[start SUPPLIED RECORDS]

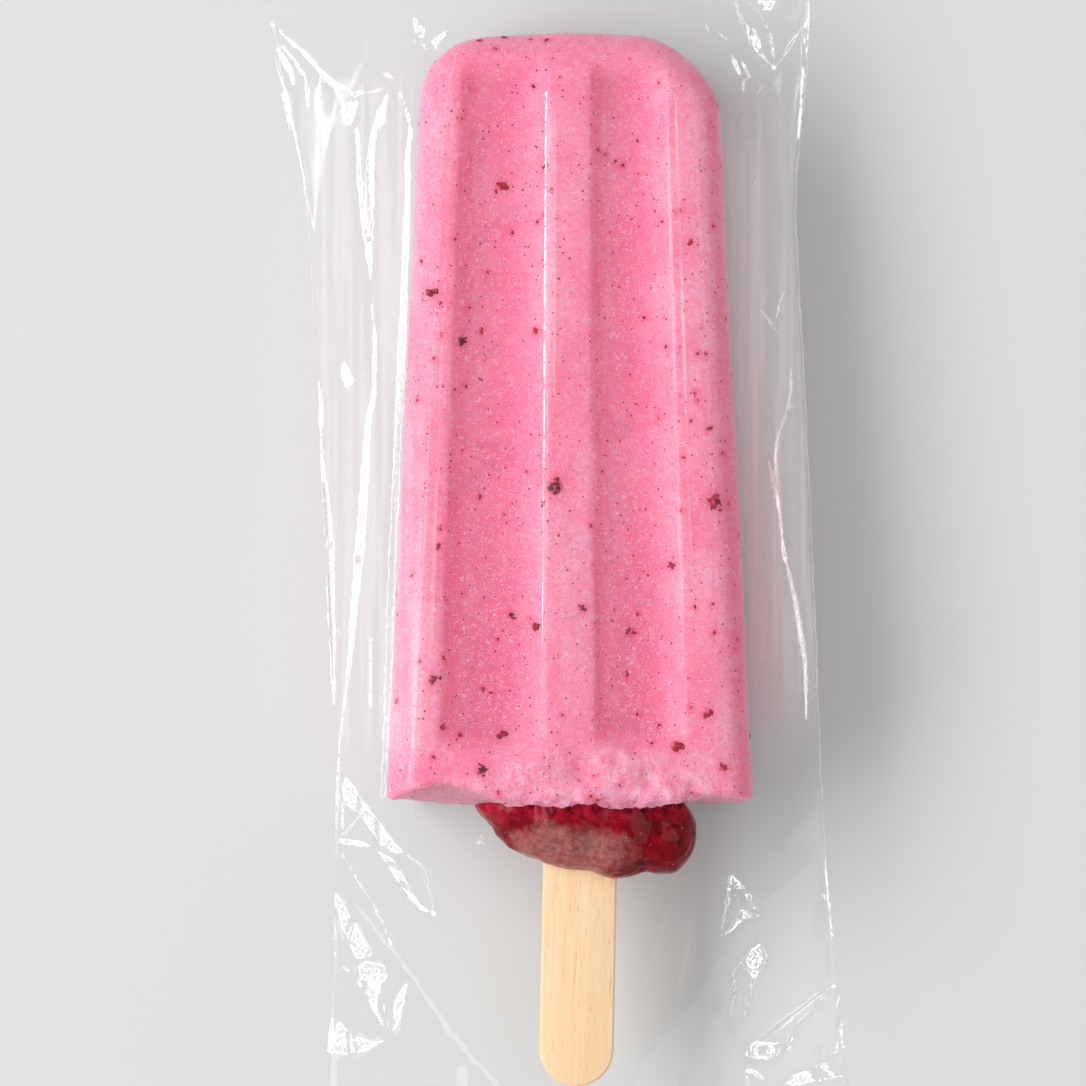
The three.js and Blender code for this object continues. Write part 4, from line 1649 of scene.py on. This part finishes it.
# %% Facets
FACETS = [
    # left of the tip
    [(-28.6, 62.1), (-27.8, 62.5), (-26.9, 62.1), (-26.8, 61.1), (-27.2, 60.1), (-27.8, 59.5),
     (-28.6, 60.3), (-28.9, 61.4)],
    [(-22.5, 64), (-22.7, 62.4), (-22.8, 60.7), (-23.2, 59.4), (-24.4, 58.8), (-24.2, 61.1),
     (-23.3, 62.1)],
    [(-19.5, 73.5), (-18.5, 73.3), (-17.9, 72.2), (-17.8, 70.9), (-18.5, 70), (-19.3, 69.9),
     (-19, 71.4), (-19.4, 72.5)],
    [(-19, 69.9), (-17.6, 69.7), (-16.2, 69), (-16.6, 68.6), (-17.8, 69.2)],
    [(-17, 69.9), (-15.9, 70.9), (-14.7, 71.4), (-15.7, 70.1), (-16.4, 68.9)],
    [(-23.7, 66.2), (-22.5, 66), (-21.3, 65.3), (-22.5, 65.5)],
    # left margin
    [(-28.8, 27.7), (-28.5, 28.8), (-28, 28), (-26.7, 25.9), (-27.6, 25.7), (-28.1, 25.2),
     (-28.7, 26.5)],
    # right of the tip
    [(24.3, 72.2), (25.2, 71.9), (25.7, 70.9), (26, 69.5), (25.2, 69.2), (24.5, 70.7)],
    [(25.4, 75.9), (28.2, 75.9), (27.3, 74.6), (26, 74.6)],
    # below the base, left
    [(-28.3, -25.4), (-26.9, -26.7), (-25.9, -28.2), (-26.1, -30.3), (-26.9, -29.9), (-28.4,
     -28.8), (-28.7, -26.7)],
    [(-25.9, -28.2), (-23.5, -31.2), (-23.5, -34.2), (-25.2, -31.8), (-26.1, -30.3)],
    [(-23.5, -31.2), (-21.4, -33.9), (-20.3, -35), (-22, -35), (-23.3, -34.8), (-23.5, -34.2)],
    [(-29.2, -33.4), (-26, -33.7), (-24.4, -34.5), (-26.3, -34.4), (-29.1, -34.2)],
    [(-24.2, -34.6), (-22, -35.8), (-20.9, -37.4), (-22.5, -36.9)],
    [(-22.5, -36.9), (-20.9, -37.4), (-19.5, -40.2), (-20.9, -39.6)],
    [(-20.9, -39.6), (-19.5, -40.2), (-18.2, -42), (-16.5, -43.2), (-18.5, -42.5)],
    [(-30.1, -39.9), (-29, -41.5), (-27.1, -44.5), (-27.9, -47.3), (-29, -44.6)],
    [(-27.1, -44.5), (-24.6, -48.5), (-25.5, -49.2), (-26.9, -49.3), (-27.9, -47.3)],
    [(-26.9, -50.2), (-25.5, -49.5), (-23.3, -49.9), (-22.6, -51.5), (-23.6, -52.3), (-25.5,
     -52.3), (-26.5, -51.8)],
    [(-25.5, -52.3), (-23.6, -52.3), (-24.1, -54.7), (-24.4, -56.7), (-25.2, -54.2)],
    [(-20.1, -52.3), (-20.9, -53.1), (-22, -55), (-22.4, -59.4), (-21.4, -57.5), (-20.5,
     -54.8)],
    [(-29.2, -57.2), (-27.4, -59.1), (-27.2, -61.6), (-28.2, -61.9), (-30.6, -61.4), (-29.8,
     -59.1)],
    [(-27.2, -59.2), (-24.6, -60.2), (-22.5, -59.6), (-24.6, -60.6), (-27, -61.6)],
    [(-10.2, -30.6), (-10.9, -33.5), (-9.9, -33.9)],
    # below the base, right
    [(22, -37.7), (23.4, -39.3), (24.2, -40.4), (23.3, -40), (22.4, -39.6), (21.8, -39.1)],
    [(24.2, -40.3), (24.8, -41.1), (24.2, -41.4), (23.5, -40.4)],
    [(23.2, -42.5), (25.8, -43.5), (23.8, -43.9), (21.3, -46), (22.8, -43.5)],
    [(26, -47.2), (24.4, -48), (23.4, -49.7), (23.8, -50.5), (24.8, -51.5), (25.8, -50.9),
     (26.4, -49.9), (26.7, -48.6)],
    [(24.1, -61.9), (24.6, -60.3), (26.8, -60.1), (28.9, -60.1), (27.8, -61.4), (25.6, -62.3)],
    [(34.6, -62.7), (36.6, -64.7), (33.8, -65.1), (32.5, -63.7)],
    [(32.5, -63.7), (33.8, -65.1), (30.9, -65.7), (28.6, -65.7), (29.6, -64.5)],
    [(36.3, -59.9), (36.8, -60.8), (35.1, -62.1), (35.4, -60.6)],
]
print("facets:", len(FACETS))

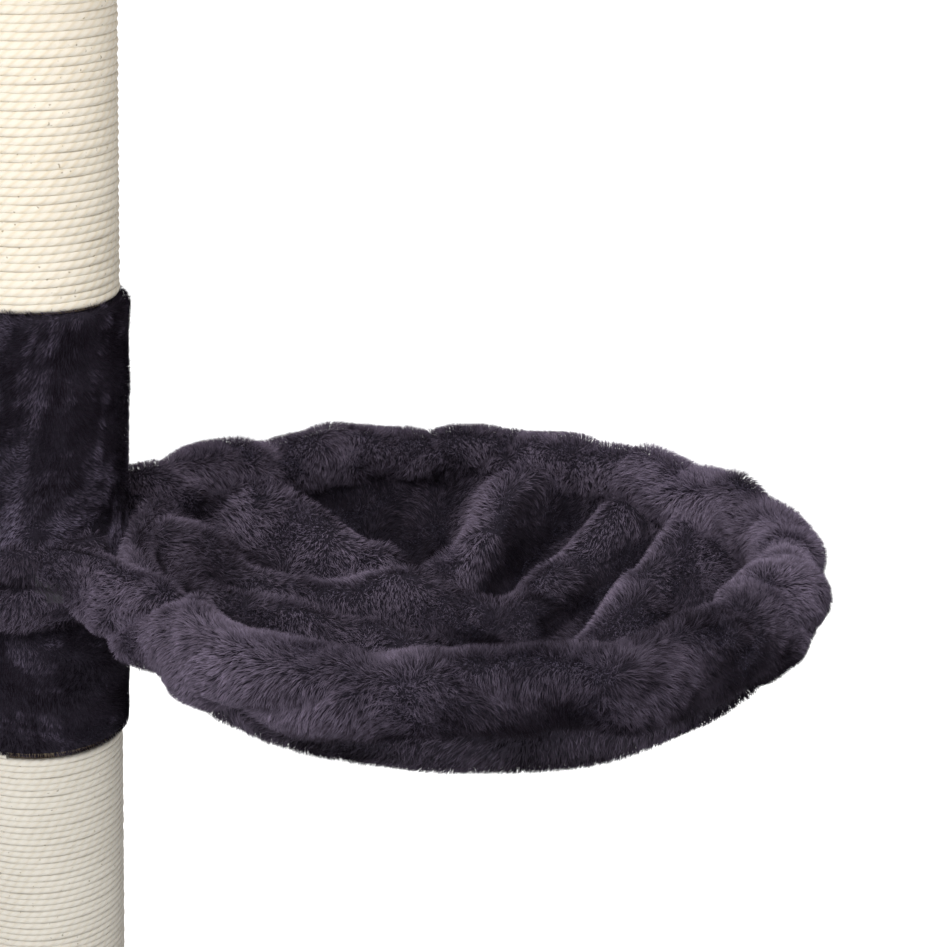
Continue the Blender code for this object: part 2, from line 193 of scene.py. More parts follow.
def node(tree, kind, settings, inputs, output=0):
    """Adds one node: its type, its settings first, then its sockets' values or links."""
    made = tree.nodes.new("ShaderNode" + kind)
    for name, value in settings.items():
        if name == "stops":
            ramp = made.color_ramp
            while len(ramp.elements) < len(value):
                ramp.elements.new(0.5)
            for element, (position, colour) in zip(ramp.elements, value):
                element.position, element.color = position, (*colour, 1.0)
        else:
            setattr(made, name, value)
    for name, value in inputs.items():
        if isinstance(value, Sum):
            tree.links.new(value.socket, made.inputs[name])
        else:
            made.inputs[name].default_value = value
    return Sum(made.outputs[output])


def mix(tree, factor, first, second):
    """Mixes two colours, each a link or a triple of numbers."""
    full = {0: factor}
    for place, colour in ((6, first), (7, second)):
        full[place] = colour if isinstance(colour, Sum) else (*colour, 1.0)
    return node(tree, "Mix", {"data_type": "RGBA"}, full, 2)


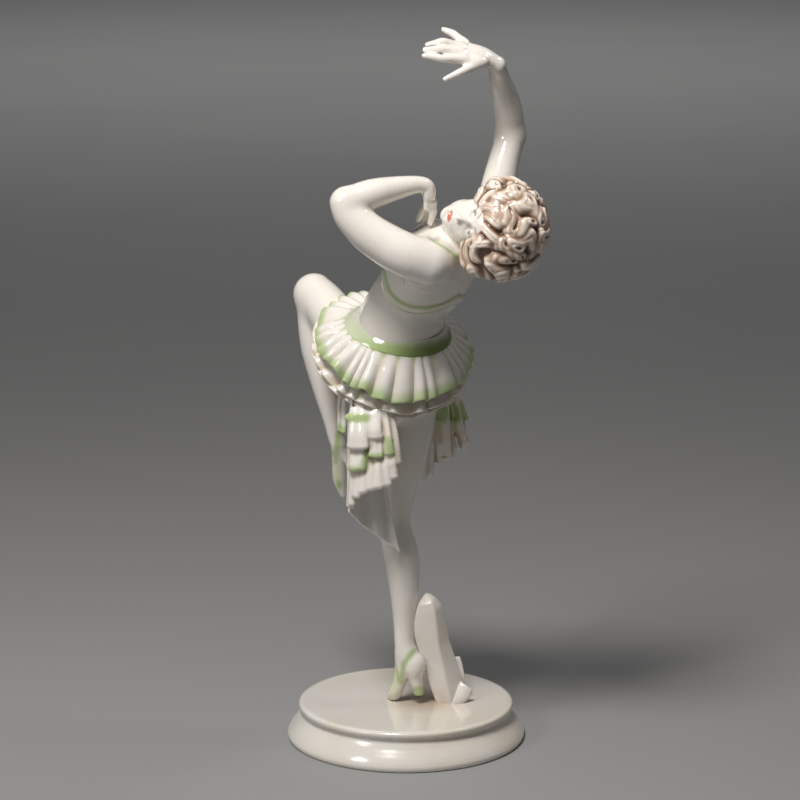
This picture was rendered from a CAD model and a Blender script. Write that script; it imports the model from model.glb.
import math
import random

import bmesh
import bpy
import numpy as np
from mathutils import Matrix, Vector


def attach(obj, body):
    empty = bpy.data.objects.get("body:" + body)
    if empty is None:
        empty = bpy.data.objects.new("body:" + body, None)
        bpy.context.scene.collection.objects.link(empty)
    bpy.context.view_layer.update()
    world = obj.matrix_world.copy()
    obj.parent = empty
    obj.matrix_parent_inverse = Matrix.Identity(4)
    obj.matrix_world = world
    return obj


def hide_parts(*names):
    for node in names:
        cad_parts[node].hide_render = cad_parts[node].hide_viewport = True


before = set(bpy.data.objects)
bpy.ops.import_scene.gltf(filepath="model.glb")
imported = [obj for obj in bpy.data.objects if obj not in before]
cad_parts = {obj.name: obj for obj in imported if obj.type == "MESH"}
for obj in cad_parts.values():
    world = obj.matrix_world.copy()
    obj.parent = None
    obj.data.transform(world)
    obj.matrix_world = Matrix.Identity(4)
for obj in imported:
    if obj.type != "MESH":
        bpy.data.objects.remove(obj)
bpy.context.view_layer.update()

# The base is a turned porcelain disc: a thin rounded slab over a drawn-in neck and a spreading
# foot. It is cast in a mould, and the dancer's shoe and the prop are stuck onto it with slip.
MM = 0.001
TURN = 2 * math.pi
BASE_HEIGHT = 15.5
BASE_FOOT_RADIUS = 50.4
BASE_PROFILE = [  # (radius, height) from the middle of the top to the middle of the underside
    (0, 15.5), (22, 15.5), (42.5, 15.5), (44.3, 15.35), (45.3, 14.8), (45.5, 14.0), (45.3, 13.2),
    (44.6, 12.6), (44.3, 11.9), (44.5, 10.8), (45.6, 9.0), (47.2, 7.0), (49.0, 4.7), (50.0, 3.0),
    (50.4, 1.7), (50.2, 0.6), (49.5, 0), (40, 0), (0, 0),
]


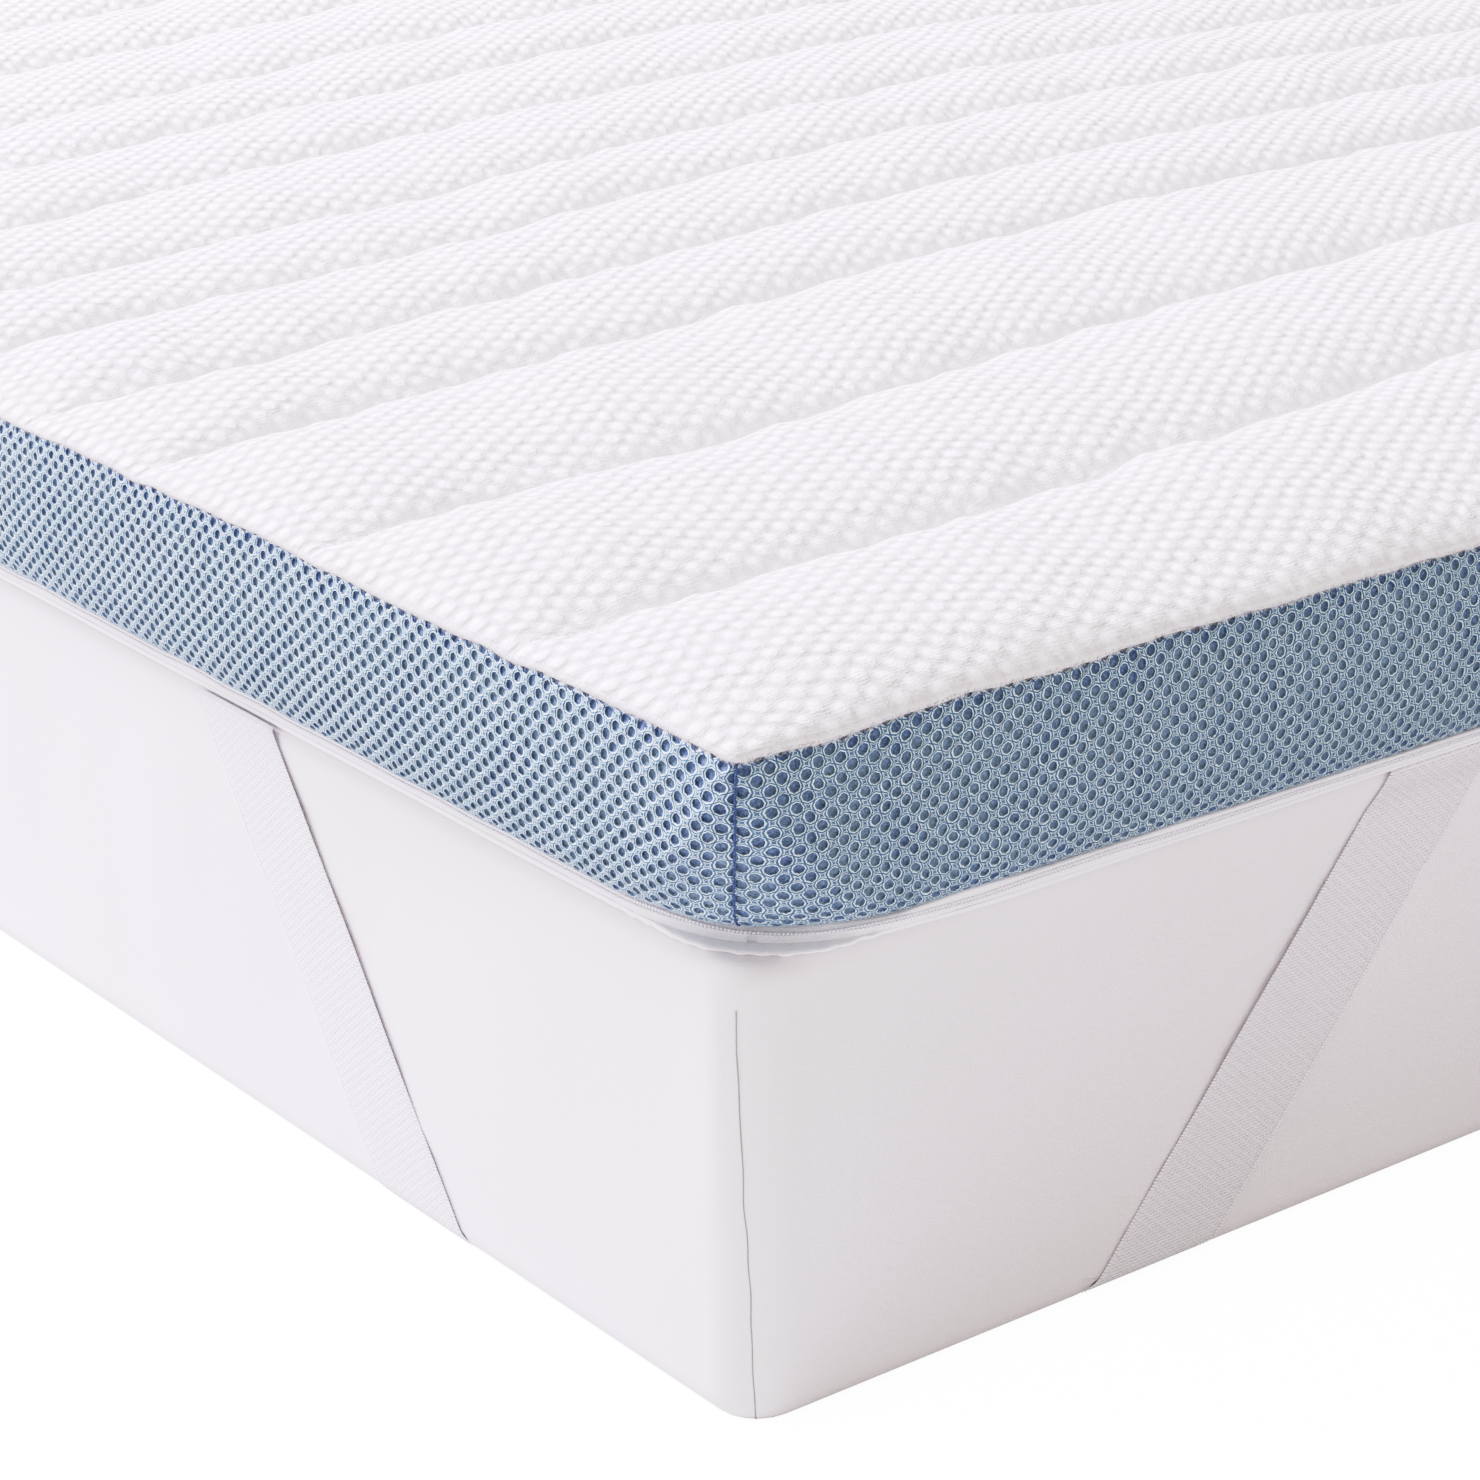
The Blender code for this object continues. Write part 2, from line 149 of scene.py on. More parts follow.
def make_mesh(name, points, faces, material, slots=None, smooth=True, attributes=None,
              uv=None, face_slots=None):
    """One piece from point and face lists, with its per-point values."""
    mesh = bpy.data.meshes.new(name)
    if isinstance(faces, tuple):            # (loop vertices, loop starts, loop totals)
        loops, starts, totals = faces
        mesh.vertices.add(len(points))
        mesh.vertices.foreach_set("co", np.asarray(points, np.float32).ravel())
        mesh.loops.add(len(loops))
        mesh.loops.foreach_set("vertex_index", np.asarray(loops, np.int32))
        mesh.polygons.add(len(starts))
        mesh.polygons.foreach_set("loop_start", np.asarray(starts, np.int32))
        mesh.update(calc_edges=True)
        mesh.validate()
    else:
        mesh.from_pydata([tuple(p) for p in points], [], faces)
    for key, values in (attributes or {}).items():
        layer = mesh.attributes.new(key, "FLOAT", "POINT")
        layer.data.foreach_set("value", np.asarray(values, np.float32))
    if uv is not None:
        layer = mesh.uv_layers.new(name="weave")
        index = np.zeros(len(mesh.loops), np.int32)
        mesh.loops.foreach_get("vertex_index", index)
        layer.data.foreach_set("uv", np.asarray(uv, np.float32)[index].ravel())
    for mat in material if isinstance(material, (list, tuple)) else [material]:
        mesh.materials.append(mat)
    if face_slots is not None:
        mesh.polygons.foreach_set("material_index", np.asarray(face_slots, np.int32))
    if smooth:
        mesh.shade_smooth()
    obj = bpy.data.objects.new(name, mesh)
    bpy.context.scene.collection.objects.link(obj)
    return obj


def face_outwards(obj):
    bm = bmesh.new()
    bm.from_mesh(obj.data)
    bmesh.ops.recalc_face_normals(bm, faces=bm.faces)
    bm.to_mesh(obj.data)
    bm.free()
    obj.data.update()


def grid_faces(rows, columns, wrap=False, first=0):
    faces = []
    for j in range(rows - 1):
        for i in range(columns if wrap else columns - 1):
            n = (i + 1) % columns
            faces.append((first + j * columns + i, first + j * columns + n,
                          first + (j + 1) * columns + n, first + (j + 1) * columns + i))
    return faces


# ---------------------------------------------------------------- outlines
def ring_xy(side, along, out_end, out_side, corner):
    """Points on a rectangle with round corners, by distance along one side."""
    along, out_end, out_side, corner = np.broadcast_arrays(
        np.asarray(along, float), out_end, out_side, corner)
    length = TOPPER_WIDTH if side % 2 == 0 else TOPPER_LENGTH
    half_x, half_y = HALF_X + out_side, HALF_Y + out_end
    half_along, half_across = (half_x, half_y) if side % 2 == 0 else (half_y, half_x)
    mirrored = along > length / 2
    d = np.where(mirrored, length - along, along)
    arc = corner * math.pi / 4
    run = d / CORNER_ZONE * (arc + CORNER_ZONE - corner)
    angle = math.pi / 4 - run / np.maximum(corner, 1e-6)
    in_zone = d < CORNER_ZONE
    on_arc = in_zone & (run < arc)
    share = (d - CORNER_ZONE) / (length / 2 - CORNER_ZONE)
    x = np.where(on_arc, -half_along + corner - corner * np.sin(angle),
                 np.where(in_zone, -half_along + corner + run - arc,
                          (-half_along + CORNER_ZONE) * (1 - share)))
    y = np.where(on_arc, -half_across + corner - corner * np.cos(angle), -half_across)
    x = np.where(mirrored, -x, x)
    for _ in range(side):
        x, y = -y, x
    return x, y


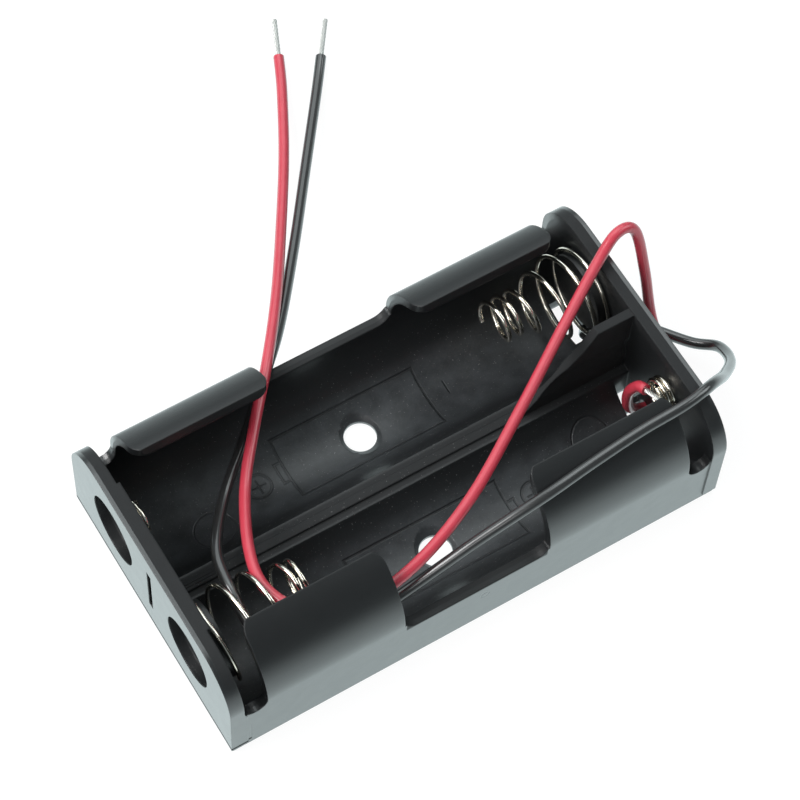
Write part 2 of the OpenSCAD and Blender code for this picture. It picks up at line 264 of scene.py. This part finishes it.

[end SUPPLIED RECORDS]

WORK INSTRUCTIONS:
Say how many lines in the records hold "continues", with the number as the whole reply.

ANSWER FOR THE TASK:
2